§ **Directions for this task**
Copy these lines exactly and nothing else: from the line holding "The three.js and" to the line holding "KNOT_RADIUS = 0.06", both lines included.

* begin Task material *

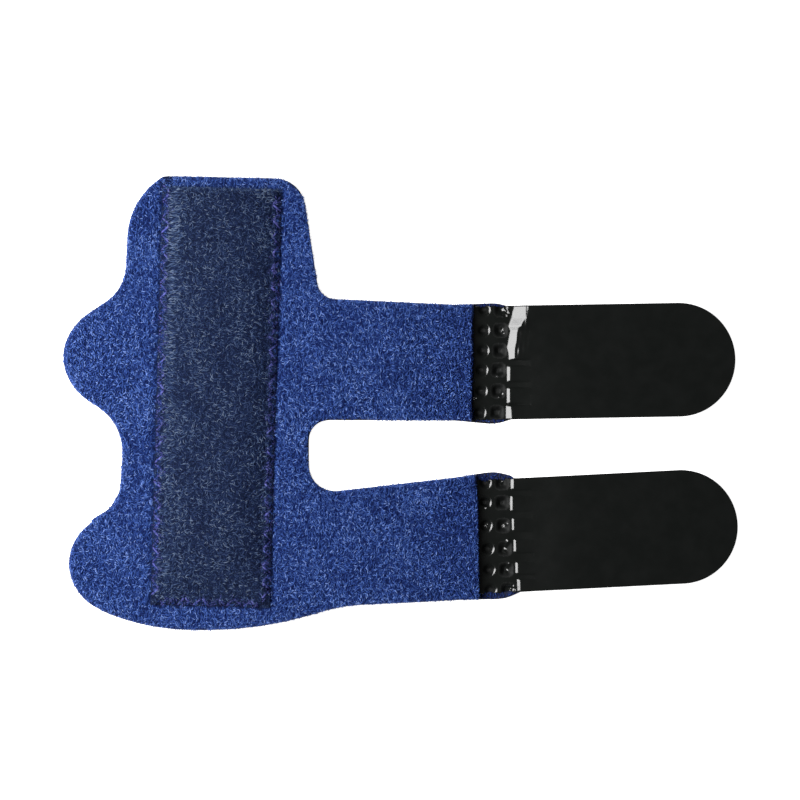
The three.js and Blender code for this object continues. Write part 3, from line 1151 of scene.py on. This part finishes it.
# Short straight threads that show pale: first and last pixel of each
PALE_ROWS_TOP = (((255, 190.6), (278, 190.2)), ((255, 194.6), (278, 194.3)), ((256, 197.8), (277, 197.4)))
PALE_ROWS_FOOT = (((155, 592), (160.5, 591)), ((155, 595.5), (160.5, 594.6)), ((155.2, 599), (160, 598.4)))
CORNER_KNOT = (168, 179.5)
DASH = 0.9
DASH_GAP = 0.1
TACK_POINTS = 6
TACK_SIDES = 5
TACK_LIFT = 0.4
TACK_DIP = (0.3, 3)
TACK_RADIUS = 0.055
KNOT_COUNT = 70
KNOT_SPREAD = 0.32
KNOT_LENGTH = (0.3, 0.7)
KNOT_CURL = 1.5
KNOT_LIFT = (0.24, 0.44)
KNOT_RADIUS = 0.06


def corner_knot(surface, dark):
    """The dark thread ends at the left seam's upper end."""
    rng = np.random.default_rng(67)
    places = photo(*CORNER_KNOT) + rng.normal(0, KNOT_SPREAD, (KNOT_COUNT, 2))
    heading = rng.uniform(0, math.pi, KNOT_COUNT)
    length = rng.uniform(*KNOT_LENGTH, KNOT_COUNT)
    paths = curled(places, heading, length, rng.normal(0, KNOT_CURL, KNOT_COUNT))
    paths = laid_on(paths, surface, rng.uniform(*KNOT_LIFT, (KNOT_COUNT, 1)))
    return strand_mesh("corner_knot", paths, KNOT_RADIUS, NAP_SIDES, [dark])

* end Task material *
* begin Task material *

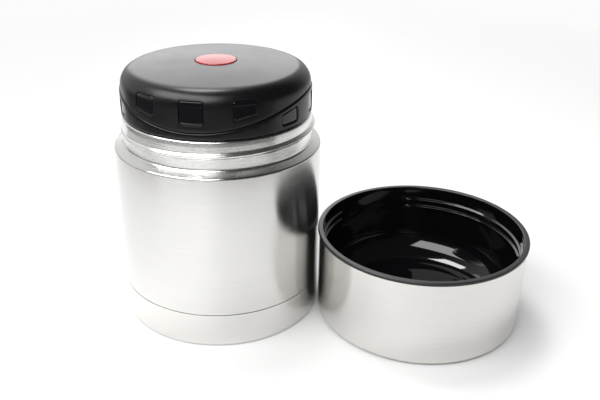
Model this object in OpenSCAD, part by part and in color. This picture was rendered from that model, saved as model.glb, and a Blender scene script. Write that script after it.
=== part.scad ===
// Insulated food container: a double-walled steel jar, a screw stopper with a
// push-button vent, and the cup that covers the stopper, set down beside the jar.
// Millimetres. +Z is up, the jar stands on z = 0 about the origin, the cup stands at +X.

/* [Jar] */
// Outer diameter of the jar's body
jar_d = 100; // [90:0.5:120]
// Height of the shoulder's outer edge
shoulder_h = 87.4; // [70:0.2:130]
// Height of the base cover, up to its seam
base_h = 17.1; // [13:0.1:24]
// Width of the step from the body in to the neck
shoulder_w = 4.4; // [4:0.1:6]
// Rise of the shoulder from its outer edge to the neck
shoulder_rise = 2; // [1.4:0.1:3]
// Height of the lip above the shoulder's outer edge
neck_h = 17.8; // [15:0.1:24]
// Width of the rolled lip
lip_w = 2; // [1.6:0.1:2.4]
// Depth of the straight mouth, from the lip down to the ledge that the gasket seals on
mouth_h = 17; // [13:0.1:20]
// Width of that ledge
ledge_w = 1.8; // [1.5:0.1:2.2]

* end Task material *

§ **Finished answer**
The three.js and Blender code for this object continues. Write part 3, from line 1151 of scene.py on. This part finishes it.
# Short straight threads that show pale: first and last pixel of each
PALE_ROWS_TOP = (((255, 190.6), (278, 190.2)), ((255, 194.6), (278, 194.3)), ((256, 197.8), (277, 197.4)))
PALE_ROWS_FOOT = (((155, 592), (160.5, 591)), ((155, 595.5), (160.5, 594.6)), ((155.2, 599), (160, 598.4)))
CORNER_KNOT = (168, 179.5)
DASH = 0.9
DASH_GAP = 0.1
TACK_POINTS = 6
TACK_SIDES = 5
TACK_LIFT = 0.4
TACK_DIP = (0.3, 3)
TACK_RADIUS = 0.055
KNOT_COUNT = 70
KNOT_SPREAD = 0.32
KNOT_LENGTH = (0.3, 0.7)
KNOT_CURL = 1.5
KNOT_LIFT = (0.24, 0.44)
KNOT_RADIUS = 0.06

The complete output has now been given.